** start Given information **

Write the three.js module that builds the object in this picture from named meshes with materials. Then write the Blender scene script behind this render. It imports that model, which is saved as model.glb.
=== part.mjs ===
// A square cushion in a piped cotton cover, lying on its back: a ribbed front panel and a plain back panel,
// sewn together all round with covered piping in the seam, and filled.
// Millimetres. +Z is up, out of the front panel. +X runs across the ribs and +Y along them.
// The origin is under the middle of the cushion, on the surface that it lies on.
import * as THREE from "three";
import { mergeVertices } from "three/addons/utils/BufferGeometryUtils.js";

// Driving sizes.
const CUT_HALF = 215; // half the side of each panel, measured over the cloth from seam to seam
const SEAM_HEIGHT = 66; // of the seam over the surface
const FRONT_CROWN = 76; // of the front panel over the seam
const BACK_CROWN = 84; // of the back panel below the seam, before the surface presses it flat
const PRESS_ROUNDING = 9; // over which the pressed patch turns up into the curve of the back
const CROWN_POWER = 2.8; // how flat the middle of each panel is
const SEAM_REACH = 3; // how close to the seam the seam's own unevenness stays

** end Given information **
** start Given information **

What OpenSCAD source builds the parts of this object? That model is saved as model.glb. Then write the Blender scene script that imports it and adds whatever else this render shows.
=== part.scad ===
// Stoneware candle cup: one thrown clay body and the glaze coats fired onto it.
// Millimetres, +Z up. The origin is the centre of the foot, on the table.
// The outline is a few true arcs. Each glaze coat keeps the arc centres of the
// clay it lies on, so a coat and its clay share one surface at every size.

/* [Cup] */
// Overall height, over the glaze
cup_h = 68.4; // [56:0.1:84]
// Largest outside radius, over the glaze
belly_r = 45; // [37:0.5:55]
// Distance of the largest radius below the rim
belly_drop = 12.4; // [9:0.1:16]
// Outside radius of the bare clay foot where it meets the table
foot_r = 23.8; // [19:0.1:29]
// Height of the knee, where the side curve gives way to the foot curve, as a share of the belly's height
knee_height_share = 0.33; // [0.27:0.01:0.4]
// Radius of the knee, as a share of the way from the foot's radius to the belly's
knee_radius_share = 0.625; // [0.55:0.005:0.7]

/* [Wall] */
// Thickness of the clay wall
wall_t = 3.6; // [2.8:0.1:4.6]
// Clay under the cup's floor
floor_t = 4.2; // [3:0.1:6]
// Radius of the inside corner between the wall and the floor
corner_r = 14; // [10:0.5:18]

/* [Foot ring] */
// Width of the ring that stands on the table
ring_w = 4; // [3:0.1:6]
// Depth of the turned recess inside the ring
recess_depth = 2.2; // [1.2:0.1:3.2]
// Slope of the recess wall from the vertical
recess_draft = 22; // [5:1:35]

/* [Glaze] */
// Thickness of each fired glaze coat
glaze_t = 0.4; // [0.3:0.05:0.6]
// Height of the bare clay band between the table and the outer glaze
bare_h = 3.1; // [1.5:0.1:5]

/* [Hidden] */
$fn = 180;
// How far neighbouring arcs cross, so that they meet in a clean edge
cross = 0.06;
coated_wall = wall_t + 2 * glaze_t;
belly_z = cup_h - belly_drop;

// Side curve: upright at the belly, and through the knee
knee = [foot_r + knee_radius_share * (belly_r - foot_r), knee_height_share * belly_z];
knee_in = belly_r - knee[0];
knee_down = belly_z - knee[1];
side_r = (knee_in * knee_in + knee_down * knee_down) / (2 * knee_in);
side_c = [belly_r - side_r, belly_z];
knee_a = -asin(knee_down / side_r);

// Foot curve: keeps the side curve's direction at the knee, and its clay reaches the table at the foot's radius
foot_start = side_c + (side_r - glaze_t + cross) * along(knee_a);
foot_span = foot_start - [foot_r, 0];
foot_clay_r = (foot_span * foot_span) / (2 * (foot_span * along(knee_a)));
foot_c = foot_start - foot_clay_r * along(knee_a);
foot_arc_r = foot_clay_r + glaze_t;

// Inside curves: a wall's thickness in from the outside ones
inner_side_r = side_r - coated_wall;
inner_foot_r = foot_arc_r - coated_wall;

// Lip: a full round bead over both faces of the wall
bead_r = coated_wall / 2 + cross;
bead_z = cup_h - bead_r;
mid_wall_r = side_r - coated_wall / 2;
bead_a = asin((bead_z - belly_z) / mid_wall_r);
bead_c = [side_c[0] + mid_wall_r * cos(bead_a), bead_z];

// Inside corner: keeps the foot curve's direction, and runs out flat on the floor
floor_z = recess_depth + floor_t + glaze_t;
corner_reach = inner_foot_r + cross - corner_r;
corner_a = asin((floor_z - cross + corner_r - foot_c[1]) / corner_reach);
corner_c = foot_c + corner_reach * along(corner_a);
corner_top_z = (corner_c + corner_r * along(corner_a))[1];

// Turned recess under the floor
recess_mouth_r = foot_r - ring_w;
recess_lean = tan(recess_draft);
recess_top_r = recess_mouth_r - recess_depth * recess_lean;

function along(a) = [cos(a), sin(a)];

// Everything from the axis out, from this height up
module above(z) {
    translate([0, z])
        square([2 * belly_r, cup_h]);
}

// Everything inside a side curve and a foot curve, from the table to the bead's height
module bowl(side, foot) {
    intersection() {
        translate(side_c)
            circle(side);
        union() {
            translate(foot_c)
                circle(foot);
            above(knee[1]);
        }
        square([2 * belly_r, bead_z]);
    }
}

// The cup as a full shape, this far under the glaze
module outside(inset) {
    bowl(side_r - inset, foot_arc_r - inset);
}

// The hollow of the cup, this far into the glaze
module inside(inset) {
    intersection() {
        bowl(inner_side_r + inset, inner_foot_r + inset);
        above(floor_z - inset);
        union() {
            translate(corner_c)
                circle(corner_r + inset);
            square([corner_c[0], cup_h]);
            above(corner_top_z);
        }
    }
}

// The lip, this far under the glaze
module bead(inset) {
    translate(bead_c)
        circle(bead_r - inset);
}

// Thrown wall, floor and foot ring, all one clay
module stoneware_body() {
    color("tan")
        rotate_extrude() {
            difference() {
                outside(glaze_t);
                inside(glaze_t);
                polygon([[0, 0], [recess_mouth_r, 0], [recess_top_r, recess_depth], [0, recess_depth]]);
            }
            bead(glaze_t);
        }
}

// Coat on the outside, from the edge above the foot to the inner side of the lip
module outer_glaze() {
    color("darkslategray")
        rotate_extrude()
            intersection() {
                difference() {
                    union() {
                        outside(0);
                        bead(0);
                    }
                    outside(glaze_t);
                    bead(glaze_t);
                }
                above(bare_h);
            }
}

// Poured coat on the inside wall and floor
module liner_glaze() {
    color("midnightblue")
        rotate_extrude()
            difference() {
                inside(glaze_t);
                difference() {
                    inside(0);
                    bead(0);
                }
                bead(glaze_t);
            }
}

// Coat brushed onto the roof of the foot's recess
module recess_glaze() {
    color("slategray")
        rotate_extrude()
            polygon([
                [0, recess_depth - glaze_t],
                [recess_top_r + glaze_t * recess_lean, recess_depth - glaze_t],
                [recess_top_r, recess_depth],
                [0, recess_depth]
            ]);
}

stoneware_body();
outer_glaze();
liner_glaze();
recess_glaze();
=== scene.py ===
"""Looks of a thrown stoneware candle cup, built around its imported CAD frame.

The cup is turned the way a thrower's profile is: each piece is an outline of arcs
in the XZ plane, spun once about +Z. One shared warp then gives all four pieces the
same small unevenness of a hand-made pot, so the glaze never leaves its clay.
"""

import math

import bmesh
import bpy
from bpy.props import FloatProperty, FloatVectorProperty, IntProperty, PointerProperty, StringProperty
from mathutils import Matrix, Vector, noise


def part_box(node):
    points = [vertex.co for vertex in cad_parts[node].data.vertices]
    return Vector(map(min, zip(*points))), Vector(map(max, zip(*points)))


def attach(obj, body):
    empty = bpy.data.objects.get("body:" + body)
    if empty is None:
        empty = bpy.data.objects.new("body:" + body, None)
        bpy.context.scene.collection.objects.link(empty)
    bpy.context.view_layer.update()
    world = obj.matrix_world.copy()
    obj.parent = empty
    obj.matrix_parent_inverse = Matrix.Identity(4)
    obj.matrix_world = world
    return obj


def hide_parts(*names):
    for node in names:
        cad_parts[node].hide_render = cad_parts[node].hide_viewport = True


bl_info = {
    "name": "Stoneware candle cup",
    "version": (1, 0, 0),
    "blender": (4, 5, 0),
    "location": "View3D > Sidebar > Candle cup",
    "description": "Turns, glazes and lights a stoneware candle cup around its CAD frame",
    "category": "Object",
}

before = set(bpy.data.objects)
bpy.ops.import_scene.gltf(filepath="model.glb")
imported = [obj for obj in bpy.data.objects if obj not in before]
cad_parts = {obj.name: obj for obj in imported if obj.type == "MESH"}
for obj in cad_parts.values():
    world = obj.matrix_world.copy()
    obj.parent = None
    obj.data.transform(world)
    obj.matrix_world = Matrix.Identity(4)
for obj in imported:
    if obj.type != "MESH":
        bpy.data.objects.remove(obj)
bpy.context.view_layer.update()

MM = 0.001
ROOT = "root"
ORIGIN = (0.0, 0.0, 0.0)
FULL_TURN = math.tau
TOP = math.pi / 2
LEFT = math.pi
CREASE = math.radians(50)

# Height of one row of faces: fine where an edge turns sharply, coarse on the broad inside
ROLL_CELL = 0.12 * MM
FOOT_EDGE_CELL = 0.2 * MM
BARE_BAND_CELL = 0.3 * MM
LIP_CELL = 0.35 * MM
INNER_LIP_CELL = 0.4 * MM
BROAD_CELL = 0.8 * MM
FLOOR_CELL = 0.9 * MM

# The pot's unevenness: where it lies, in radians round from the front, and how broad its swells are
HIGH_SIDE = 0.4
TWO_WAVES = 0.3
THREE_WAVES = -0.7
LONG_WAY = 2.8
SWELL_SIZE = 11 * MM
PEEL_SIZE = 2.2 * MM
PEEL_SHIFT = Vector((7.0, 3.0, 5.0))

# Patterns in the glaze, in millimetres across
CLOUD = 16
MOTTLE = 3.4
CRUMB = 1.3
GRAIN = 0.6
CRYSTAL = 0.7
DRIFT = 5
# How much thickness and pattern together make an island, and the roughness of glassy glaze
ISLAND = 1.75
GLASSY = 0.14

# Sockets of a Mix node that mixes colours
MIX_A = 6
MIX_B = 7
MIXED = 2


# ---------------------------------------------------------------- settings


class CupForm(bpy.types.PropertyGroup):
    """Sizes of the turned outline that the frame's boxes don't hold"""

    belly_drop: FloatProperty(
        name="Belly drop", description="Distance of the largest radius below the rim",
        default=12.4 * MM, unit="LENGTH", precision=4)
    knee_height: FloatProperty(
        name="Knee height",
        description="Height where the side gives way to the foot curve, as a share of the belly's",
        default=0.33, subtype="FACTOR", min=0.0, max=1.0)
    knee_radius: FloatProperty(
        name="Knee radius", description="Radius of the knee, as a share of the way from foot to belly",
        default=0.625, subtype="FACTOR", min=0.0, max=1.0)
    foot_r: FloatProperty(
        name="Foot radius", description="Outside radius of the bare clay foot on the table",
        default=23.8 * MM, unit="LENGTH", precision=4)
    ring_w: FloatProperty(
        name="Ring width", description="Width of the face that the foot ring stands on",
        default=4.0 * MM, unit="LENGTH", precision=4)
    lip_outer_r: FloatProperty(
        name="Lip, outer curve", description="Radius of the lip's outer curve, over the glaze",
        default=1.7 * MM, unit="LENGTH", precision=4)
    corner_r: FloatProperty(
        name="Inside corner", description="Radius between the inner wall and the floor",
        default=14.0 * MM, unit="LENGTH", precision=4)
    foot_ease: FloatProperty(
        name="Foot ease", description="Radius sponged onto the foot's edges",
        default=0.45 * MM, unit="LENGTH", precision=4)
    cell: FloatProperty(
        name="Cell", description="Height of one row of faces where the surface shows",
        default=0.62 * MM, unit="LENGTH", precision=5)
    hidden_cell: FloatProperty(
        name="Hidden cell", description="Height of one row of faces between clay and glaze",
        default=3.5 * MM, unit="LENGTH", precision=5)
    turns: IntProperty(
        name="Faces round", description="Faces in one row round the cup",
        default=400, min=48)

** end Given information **

Do this :: Repeat, character for character, the lines of the material above from the line with "the foot's recess" through the line with "from mathutils import Matrix, Vector, noise".

Answer for the task ::
// Coat brushed onto the roof of the foot's recess
module recess_glaze() {
    color("slategray")
        rotate_extrude()
            polygon([
                [0, recess_depth - glaze_t],
                [recess_top_r + glaze_t * recess_lean, recess_depth - glaze_t],
                [recess_top_r, recess_depth],
                [0, recess_depth]
            ]);
}

stoneware_body();
outer_glaze();
liner_glaze();
recess_glaze();
=== scene.py ===
"""Looks of a thrown stoneware candle cup, built around its imported CAD frame.

The cup is turned the way a thrower's profile is: each piece is an outline of arcs
in the XZ plane, spun once about +Z. One shared warp then gives all four pieces the
same small unevenness of a hand-made pot, so the glaze never leaves its clay.
"""

import math

import bmesh
import bpy
from bpy.props import FloatProperty, FloatVectorProperty, IntProperty, PointerProperty, StringProperty
from mathutils import Matrix, Vector, noise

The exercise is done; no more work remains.